§ **Data excerpt**
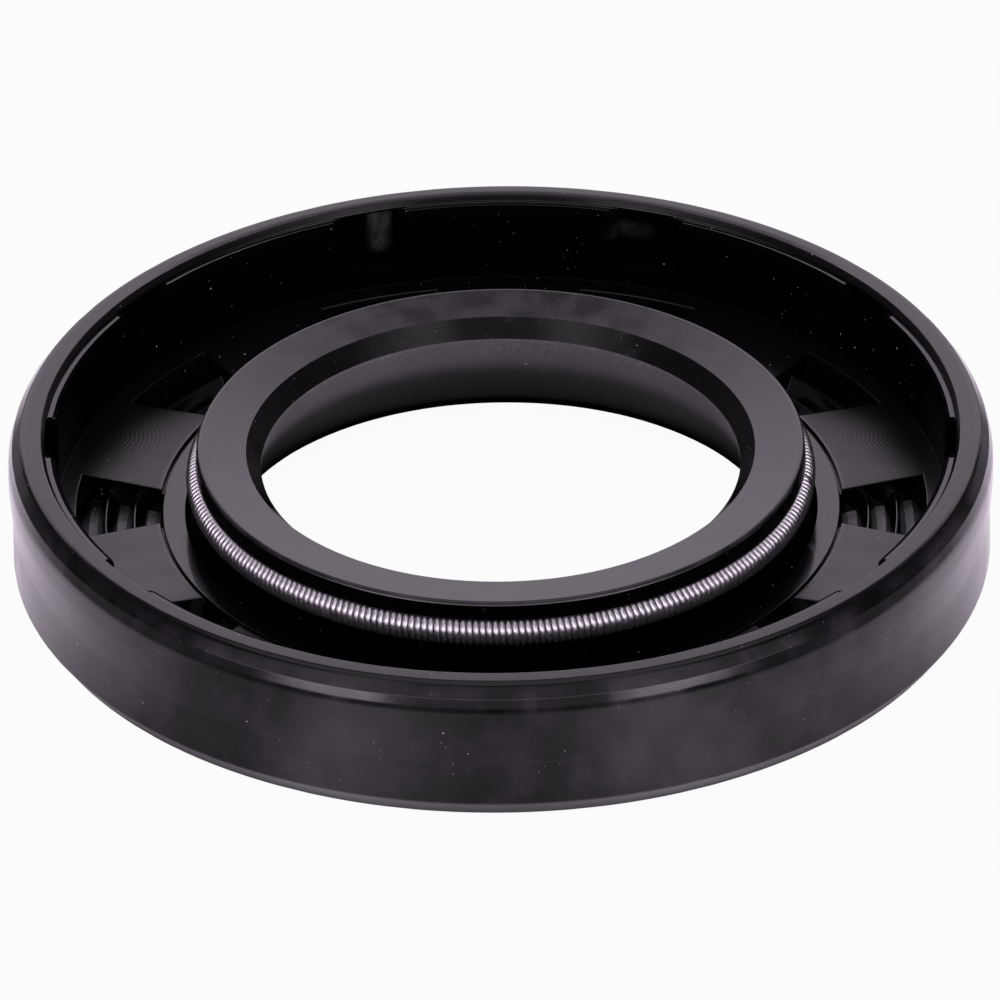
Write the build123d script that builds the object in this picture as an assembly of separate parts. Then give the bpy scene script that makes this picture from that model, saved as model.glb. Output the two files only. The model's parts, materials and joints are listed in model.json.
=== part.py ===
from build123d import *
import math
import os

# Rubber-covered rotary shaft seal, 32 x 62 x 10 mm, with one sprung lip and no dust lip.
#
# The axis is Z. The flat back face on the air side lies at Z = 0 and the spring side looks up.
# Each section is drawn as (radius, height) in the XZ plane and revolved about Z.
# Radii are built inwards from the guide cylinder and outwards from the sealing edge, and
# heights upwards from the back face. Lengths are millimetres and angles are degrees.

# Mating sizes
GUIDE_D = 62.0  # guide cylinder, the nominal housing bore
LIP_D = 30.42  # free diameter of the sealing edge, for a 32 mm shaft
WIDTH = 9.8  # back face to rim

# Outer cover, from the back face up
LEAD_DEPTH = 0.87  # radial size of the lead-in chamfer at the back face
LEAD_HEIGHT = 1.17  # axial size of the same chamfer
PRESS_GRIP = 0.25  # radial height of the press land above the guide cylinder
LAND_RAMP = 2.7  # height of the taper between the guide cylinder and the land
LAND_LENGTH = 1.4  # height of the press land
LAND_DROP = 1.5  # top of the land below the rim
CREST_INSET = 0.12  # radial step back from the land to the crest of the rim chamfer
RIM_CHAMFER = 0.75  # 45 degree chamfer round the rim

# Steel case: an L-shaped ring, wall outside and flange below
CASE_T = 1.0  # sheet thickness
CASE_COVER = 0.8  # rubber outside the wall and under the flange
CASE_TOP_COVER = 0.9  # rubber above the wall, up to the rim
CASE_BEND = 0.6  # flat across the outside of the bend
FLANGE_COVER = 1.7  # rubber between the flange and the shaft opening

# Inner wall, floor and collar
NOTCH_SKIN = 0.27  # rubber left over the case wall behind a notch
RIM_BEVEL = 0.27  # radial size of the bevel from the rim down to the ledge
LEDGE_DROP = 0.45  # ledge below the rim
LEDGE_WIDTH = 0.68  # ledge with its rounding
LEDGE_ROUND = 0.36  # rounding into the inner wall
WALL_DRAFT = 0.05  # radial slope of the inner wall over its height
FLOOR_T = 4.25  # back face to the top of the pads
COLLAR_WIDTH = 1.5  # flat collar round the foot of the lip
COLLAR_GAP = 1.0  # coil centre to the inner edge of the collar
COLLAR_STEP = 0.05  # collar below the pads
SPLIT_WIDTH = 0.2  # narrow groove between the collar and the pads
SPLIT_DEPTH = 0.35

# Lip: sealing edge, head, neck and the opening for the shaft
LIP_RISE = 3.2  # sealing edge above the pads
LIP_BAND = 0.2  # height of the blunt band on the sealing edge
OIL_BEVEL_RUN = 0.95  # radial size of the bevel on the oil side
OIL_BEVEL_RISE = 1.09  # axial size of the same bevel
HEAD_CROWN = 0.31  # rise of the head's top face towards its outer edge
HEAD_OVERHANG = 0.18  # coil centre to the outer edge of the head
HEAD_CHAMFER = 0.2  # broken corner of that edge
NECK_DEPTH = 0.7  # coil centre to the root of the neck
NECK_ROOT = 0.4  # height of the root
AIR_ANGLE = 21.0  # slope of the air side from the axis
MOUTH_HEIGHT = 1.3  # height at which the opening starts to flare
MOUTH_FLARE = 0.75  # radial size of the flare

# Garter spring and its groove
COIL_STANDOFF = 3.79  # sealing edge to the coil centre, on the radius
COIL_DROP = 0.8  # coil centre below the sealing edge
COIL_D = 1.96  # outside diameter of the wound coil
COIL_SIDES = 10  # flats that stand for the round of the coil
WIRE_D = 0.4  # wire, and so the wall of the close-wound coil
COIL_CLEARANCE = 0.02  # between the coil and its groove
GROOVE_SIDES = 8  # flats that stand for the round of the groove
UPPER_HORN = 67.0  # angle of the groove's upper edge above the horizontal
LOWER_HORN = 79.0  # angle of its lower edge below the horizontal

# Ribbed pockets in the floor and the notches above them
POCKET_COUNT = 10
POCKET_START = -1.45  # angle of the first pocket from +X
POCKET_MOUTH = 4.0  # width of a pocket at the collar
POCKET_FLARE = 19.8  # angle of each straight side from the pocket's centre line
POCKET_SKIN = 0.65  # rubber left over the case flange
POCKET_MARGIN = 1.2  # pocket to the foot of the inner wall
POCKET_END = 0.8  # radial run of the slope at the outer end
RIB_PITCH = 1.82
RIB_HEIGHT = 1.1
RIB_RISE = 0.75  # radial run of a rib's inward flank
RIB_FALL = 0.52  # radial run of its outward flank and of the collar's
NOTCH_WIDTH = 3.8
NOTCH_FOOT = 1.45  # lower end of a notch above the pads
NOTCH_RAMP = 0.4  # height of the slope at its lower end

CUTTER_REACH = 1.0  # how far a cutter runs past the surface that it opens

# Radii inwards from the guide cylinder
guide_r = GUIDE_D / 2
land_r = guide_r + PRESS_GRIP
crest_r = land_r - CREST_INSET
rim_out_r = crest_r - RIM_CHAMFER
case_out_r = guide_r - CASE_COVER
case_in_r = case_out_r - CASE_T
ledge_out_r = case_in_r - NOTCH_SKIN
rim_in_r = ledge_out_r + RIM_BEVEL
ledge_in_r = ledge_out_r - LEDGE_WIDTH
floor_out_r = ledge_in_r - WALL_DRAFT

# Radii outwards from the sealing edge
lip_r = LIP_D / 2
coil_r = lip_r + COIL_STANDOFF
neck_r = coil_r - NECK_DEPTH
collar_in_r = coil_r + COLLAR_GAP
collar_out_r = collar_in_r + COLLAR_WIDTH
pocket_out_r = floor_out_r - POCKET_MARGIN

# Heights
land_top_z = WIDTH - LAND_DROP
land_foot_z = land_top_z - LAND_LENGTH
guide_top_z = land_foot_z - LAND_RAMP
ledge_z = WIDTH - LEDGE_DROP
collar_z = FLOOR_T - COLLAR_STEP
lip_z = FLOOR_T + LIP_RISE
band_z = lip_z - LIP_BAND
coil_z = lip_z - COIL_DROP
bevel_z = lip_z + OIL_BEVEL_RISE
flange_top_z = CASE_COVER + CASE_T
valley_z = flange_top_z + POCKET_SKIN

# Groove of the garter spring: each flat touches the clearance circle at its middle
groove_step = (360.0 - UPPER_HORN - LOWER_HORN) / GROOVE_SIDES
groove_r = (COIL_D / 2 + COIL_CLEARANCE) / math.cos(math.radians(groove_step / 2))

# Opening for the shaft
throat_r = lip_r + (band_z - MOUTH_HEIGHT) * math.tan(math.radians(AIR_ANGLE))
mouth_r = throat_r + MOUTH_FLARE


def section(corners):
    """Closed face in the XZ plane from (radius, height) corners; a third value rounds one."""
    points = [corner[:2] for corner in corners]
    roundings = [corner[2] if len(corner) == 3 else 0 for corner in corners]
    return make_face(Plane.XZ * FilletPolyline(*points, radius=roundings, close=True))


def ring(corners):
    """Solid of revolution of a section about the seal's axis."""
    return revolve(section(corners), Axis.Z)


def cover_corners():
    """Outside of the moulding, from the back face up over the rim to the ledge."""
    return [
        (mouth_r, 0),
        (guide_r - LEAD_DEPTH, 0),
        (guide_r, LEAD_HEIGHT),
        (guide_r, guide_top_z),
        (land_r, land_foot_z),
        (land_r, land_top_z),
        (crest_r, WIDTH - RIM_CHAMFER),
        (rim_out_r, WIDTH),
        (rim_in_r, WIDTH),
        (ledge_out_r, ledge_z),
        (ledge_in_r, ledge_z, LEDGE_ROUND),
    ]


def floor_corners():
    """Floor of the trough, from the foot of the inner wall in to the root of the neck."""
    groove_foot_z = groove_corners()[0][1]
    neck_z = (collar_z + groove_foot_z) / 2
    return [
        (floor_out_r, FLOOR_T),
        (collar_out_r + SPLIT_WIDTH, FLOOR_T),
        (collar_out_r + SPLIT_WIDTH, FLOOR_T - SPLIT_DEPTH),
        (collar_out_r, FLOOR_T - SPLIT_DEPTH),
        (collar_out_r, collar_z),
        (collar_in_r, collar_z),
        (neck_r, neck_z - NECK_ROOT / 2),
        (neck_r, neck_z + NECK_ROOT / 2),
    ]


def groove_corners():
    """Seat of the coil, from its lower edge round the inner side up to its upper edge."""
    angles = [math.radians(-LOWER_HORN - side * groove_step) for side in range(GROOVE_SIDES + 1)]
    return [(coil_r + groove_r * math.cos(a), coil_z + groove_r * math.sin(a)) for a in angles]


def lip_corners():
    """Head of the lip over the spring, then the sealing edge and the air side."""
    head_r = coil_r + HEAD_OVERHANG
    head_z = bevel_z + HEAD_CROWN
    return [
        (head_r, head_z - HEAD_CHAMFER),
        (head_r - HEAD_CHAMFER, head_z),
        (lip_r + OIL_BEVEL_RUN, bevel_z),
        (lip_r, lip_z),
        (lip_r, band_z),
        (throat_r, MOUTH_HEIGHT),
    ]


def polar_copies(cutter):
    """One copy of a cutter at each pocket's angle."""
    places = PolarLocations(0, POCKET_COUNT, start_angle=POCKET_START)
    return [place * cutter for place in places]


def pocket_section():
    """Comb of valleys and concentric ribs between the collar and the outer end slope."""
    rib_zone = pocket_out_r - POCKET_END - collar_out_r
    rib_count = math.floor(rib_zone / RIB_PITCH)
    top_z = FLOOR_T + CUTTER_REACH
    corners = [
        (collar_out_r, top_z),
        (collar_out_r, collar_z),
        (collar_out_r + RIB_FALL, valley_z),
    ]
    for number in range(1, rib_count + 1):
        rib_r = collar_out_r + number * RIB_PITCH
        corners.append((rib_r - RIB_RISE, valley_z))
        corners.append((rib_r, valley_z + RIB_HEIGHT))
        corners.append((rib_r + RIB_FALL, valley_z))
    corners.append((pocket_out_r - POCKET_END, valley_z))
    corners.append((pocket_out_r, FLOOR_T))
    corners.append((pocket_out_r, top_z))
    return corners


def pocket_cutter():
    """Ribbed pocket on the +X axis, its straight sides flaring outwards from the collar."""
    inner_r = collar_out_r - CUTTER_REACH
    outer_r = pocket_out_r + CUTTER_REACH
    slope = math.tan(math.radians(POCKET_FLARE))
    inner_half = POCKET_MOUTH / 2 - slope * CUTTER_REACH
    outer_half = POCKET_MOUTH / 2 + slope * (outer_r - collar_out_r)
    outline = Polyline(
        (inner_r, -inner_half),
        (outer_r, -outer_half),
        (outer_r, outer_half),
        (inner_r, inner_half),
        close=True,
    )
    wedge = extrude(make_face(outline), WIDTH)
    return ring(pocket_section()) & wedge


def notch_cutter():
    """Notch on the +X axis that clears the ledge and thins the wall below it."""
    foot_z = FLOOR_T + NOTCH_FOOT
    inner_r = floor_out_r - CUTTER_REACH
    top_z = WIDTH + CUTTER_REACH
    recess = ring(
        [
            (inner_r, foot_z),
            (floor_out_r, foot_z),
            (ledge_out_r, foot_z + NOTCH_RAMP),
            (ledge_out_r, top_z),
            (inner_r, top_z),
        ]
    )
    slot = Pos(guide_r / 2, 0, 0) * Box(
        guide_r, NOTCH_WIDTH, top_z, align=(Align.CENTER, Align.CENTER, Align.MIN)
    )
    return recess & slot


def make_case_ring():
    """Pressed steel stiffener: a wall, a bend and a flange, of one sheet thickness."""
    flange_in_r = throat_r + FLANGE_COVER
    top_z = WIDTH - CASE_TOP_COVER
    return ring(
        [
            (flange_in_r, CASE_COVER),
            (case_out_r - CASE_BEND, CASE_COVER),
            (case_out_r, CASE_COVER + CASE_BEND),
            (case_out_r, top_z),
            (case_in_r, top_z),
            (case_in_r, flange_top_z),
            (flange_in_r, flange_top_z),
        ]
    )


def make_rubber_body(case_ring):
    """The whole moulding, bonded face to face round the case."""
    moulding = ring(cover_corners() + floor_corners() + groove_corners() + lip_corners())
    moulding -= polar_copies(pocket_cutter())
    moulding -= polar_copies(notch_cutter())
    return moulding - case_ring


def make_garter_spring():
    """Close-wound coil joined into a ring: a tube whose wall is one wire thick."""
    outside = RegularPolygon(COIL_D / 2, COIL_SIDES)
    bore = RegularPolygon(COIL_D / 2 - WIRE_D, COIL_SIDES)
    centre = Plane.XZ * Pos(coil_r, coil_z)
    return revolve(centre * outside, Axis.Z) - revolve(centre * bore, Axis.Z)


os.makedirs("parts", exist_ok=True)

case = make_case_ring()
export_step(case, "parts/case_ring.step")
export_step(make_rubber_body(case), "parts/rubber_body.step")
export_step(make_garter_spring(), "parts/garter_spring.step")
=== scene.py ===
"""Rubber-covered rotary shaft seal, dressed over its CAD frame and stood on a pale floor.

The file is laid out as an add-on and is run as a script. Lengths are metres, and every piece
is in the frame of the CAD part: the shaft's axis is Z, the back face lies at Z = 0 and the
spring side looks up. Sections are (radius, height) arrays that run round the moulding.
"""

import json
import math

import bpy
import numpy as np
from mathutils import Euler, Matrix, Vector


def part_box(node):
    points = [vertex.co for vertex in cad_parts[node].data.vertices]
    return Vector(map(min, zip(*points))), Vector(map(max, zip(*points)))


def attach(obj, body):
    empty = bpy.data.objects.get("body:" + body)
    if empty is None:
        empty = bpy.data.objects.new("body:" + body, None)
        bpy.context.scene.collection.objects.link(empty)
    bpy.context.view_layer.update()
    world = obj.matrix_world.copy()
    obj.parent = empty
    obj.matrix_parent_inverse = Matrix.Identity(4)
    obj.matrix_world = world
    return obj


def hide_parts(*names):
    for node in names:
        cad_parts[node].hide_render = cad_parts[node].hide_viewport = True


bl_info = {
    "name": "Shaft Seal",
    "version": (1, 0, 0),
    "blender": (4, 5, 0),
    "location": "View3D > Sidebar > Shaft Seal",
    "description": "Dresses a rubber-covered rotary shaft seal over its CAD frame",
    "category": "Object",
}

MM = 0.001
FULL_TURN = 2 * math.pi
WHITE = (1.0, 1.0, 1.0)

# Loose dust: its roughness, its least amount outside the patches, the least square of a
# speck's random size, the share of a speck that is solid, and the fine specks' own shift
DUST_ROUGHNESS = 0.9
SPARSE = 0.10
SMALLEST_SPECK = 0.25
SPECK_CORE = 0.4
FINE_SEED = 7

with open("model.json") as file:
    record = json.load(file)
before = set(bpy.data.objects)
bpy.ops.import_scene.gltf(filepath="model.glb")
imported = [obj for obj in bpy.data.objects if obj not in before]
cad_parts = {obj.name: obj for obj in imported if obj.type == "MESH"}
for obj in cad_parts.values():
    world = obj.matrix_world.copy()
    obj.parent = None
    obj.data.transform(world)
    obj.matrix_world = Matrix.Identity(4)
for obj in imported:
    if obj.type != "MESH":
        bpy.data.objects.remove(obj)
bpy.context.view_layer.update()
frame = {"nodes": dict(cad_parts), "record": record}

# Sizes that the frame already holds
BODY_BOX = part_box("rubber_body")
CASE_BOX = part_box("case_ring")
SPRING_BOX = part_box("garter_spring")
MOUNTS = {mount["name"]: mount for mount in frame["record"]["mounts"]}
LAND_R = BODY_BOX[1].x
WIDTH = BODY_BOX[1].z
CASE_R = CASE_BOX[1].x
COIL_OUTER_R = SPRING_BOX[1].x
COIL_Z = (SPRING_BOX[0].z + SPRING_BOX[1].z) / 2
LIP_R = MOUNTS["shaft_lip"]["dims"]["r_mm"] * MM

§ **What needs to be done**
Exactly and only the lines from the one containing "in imported if" through the end of the material are to be reproduced, both ends included.

§ **Exercise output**
cad_parts = {obj.name: obj for obj in imported if obj.type == "MESH"}
for obj in cad_parts.values():
    world = obj.matrix_world.copy()
    obj.parent = None
    obj.data.transform(world)
    obj.matrix_world = Matrix.Identity(4)
for obj in imported:
    if obj.type != "MESH":
        bpy.data.objects.remove(obj)
bpy.context.view_layer.update()
frame = {"nodes": dict(cad_parts), "record": record}

# Sizes that the frame already holds
BODY_BOX = part_box("rubber_body")
CASE_BOX = part_box("case_ring")
SPRING_BOX = part_box("garter_spring")
MOUNTS = {mount["name"]: mount for mount in frame["record"]["mounts"]}
LAND_R = BODY_BOX[1].x
WIDTH = BODY_BOX[1].z
CASE_R = CASE_BOX[1].x
COIL_OUTER_R = SPRING_BOX[1].x
COIL_Z = (SPRING_BOX[0].z + SPRING_BOX[1].z) / 2
LIP_R = MOUNTS["shaft_lip"]["dims"]["r_mm"] * MM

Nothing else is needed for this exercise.